» **YOUR GOAL**: Print the entire listing. Each line must match the original exactly.

» **PROVIDED INFORMATION**:
# # # # # # #
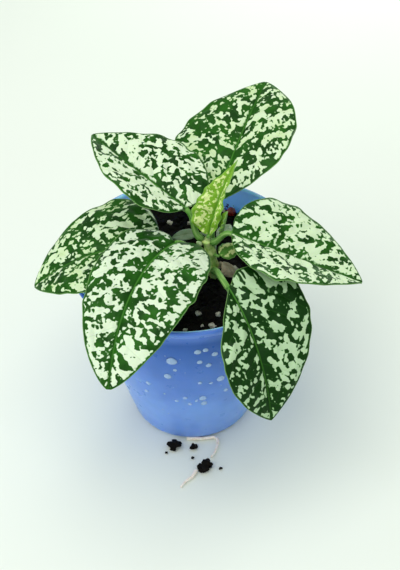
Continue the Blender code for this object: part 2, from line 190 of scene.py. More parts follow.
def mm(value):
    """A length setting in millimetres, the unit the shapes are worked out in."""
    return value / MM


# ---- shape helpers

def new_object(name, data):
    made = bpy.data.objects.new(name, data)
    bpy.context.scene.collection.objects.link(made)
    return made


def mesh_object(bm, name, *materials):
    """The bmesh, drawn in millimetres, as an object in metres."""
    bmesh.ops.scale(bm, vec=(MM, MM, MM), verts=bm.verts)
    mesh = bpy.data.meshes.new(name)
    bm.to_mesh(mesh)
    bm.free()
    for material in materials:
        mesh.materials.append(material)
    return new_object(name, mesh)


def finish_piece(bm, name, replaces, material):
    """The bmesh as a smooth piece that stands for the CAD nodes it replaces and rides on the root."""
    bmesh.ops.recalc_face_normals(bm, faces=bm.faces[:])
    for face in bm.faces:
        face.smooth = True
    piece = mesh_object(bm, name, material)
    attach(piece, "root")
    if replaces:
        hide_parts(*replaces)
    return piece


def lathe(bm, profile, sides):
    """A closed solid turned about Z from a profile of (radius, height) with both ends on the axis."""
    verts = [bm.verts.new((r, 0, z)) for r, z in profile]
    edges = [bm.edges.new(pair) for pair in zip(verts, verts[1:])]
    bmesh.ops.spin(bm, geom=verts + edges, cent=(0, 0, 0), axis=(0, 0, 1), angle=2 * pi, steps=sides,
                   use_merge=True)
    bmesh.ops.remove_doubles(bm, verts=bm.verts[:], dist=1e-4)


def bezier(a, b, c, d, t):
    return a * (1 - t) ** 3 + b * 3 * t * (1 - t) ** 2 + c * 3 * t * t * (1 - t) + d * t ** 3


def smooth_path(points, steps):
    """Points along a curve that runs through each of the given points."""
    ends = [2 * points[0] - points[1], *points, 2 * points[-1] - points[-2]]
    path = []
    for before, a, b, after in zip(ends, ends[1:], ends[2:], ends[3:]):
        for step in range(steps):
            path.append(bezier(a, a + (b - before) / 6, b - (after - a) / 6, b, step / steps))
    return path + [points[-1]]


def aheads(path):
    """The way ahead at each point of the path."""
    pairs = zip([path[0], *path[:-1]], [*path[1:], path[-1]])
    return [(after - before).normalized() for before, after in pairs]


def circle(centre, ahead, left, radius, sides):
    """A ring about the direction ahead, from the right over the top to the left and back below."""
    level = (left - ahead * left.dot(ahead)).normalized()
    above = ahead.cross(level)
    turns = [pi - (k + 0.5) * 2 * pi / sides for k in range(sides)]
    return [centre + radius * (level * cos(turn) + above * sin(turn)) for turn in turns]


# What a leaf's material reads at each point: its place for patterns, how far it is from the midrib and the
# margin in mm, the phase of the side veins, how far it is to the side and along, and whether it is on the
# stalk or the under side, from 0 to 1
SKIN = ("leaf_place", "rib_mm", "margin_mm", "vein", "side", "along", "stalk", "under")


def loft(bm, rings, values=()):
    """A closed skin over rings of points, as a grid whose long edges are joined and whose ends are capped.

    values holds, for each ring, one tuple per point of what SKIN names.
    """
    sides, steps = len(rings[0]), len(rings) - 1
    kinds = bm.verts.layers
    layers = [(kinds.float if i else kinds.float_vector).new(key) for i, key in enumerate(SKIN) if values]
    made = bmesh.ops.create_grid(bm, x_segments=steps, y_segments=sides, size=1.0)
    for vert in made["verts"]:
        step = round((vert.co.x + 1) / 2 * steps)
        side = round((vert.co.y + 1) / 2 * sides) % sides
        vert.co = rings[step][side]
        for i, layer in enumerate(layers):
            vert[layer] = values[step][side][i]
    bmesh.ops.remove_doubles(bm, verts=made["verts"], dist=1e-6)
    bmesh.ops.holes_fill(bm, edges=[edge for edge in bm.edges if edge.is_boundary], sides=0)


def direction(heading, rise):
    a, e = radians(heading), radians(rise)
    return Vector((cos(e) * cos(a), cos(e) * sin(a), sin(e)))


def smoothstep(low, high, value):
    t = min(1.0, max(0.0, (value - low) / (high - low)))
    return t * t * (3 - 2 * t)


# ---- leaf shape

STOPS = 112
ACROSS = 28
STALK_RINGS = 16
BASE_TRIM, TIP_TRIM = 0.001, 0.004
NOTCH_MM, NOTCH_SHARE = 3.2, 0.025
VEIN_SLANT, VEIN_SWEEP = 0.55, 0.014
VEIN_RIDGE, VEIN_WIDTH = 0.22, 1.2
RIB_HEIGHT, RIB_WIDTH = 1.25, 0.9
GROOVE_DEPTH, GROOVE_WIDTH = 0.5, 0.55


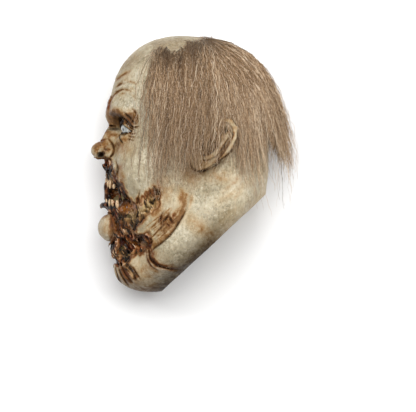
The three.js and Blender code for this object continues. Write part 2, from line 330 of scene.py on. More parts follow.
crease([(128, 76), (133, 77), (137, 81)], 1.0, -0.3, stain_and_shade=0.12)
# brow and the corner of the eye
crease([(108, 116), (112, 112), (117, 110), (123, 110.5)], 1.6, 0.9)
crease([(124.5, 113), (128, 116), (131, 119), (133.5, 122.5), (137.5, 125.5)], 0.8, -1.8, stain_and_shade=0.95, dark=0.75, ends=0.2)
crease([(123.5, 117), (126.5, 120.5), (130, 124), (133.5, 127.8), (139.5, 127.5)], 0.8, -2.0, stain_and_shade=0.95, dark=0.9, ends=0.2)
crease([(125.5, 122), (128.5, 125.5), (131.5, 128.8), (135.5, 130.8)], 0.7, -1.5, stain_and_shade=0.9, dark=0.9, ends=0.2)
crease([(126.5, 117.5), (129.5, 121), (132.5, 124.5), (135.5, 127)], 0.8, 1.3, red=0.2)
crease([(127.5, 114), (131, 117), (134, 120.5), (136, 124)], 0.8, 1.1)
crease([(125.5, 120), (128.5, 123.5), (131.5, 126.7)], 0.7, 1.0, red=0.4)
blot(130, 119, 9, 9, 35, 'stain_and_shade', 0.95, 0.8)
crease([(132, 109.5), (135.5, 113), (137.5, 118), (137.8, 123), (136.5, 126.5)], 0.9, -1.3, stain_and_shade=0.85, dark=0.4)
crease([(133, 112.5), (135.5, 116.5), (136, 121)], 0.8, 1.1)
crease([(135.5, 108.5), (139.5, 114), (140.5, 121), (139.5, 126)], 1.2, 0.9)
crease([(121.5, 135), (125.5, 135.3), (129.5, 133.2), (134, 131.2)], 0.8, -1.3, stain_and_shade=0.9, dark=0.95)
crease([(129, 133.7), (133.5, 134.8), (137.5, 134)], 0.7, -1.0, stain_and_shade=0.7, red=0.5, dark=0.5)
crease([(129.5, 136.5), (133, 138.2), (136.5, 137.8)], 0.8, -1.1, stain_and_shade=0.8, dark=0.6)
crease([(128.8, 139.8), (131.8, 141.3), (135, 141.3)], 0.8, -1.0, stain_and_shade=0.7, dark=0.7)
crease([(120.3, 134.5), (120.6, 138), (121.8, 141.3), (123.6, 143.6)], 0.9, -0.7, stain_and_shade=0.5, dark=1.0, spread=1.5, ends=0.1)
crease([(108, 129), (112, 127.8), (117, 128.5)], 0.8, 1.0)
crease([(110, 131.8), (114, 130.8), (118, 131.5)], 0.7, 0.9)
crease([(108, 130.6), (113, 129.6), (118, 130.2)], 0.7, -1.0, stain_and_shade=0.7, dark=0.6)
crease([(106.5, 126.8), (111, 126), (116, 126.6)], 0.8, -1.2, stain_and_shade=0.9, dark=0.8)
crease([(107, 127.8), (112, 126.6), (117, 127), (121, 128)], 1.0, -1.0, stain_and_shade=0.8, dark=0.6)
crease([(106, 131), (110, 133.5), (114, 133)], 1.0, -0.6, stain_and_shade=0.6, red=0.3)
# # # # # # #
» **RESPONSE**:
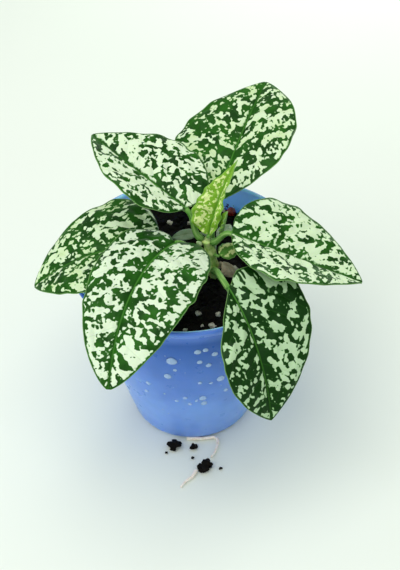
Continue the Blender code for this object: part 2, from line 190 of scene.py. More parts follow.
def mm(value):
    """A length setting in millimetres, the unit the shapes are worked out in."""
    return value / MM


# ---- shape helpers

def new_object(name, data):
    made = bpy.data.objects.new(name, data)
    bpy.context.scene.collection.objects.link(made)
    return made


def mesh_object(bm, name, *materials):
    """The bmesh, drawn in millimetres, as an object in metres."""
    bmesh.ops.scale(bm, vec=(MM, MM, MM), verts=bm.verts)
    mesh = bpy.data.meshes.new(name)
    bm.to_mesh(mesh)
    bm.free()
    for material in materials:
        mesh.materials.append(material)
    return new_object(name, mesh)


def finish_piece(bm, name, replaces, material):
    """The bmesh as a smooth piece that stands for the CAD nodes it replaces and rides on the root."""
    bmesh.ops.recalc_face_normals(bm, faces=bm.faces[:])
    for face in bm.faces:
        face.smooth = True
    piece = mesh_object(bm, name, material)
    attach(piece, "root")
    if replaces:
        hide_parts(*replaces)
    return piece


def lathe(bm, profile, sides):
    """A closed solid turned about Z from a profile of (radius, height) with both ends on the axis."""
    verts = [bm.verts.new((r, 0, z)) for r, z in profile]
    edges = [bm.edges.new(pair) for pair in zip(verts, verts[1:])]
    bmesh.ops.spin(bm, geom=verts + edges, cent=(0, 0, 0), axis=(0, 0, 1), angle=2 * pi, steps=sides,
                   use_merge=True)
    bmesh.ops.remove_doubles(bm, verts=bm.verts[:], dist=1e-4)


def bezier(a, b, c, d, t):
    return a * (1 - t) ** 3 + b * 3 * t * (1 - t) ** 2 + c * 3 * t * t * (1 - t) + d * t ** 3


def smooth_path(points, steps):
    """Points along a curve that runs through each of the given points."""
    ends = [2 * points[0] - points[1], *points, 2 * points[-1] - points[-2]]
    path = []
    for before, a, b, after in zip(ends, ends[1:], ends[2:], ends[3:]):
        for step in range(steps):
            path.append(bezier(a, a + (b - before) / 6, b - (after - a) / 6, b, step / steps))
    return path + [points[-1]]


def aheads(path):
    """The way ahead at each point of the path."""
    pairs = zip([path[0], *path[:-1]], [*path[1:], path[-1]])
    return [(after - before).normalized() for before, after in pairs]


def circle(centre, ahead, left, radius, sides):
    """A ring about the direction ahead, from the right over the top to the left and back below."""
    level = (left - ahead * left.dot(ahead)).normalized()
    above = ahead.cross(level)
    turns = [pi - (k + 0.5) * 2 * pi / sides for k in range(sides)]
    return [centre + radius * (level * cos(turn) + above * sin(turn)) for turn in turns]


# What a leaf's material reads at each point: its place for patterns, how far it is from the midrib and the
# margin in mm, the phase of the side veins, how far it is to the side and along, and whether it is on the
# stalk or the under side, from 0 to 1
SKIN = ("leaf_place", "rib_mm", "margin_mm", "vein", "side", "along", "stalk", "under")


def loft(bm, rings, values=()):
    """A closed skin over rings of points, as a grid whose long edges are joined and whose ends are capped.

    values holds, for each ring, one tuple per point of what SKIN names.
    """
    sides, steps = len(rings[0]), len(rings) - 1
    kinds = bm.verts.layers
    layers = [(kinds.float if i else kinds.float_vector).new(key) for i, key in enumerate(SKIN) if values]
    made = bmesh.ops.create_grid(bm, x_segments=steps, y_segments=sides, size=1.0)
    for vert in made["verts"]:
        step = round((vert.co.x + 1) / 2 * steps)
        side = round((vert.co.y + 1) / 2 * sides) % sides
        vert.co = rings[step][side]
        for i, layer in enumerate(layers):
            vert[layer] = values[step][side][i]
    bmesh.ops.remove_doubles(bm, verts=made["verts"], dist=1e-6)
    bmesh.ops.holes_fill(bm, edges=[edge for edge in bm.edges if edge.is_boundary], sides=0)


def direction(heading, rise):
    a, e = radians(heading), radians(rise)
    return Vector((cos(e) * cos(a), cos(e) * sin(a), sin(e)))


def smoothstep(low, high, value):
    t = min(1.0, max(0.0, (value - low) / (high - low)))
    return t * t * (3 - 2 * t)


# ---- leaf shape

STOPS = 112
ACROSS = 28
STALK_RINGS = 16
BASE_TRIM, TIP_TRIM = 0.001, 0.004
NOTCH_MM, NOTCH_SHARE = 3.2, 0.025
VEIN_SLANT, VEIN_SWEEP = 0.55, 0.014
VEIN_RIDGE, VEIN_WIDTH = 0.22, 1.2
RIB_HEIGHT, RIB_WIDTH = 1.25, 0.9
GROOVE_DEPTH, GROOVE_WIDTH = 0.5, 0.55


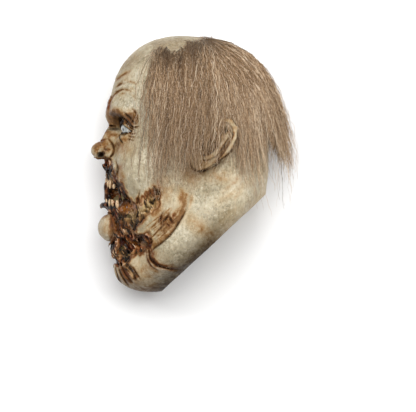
The three.js and Blender code for this object continues. Write part 2, from line 330 of scene.py on. More parts follow.
crease([(128, 76), (133, 77), (137, 81)], 1.0, -0.3, stain_and_shade=0.12)
# brow and the corner of the eye
crease([(108, 116), (112, 112), (117, 110), (123, 110.5)], 1.6, 0.9)
crease([(124.5, 113), (128, 116), (131, 119), (133.5, 122.5), (137.5, 125.5)], 0.8, -1.8, stain_and_shade=0.95, dark=0.75, ends=0.2)
crease([(123.5, 117), (126.5, 120.5), (130, 124), (133.5, 127.8), (139.5, 127.5)], 0.8, -2.0, stain_and_shade=0.95, dark=0.9, ends=0.2)
crease([(125.5, 122), (128.5, 125.5), (131.5, 128.8), (135.5, 130.8)], 0.7, -1.5, stain_and_shade=0.9, dark=0.9, ends=0.2)
crease([(126.5, 117.5), (129.5, 121), (132.5, 124.5), (135.5, 127)], 0.8, 1.3, red=0.2)
crease([(127.5, 114), (131, 117), (134, 120.5), (136, 124)], 0.8, 1.1)
crease([(125.5, 120), (128.5, 123.5), (131.5, 126.7)], 0.7, 1.0, red=0.4)
blot(130, 119, 9, 9, 35, 'stain_and_shade', 0.95, 0.8)
crease([(132, 109.5), (135.5, 113), (137.5, 118), (137.8, 123), (136.5, 126.5)], 0.9, -1.3, stain_and_shade=0.85, dark=0.4)
crease([(133, 112.5), (135.5, 116.5), (136, 121)], 0.8, 1.1)
crease([(135.5, 108.5), (139.5, 114), (140.5, 121), (139.5, 126)], 1.2, 0.9)
crease([(121.5, 135), (125.5, 135.3), (129.5, 133.2), (134, 131.2)], 0.8, -1.3, stain_and_shade=0.9, dark=0.95)
crease([(129, 133.7), (133.5, 134.8), (137.5, 134)], 0.7, -1.0, stain_and_shade=0.7, red=0.5, dark=0.5)
crease([(129.5, 136.5), (133, 138.2), (136.5, 137.8)], 0.8, -1.1, stain_and_shade=0.8, dark=0.6)
crease([(128.8, 139.8), (131.8, 141.3), (135, 141.3)], 0.8, -1.0, stain_and_shade=0.7, dark=0.7)
crease([(120.3, 134.5), (120.6, 138), (121.8, 141.3), (123.6, 143.6)], 0.9, -0.7, stain_and_shade=0.5, dark=1.0, spread=1.5, ends=0.1)
crease([(108, 129), (112, 127.8), (117, 128.5)], 0.8, 1.0)
crease([(110, 131.8), (114, 130.8), (118, 131.5)], 0.7, 0.9)
crease([(108, 130.6), (113, 129.6), (118, 130.2)], 0.7, -1.0, stain_and_shade=0.7, dark=0.6)
crease([(106.5, 126.8), (111, 126), (116, 126.6)], 0.8, -1.2, stain_and_shade=0.9, dark=0.8)
crease([(107, 127.8), (112, 126.6), (117, 127), (121, 128)], 1.0, -1.0, stain_and_shade=0.8, dark=0.6)
crease([(106, 131), (110, 133.5), (114, 133)], 1.0, -0.6, stain_and_shade=0.6, red=0.3)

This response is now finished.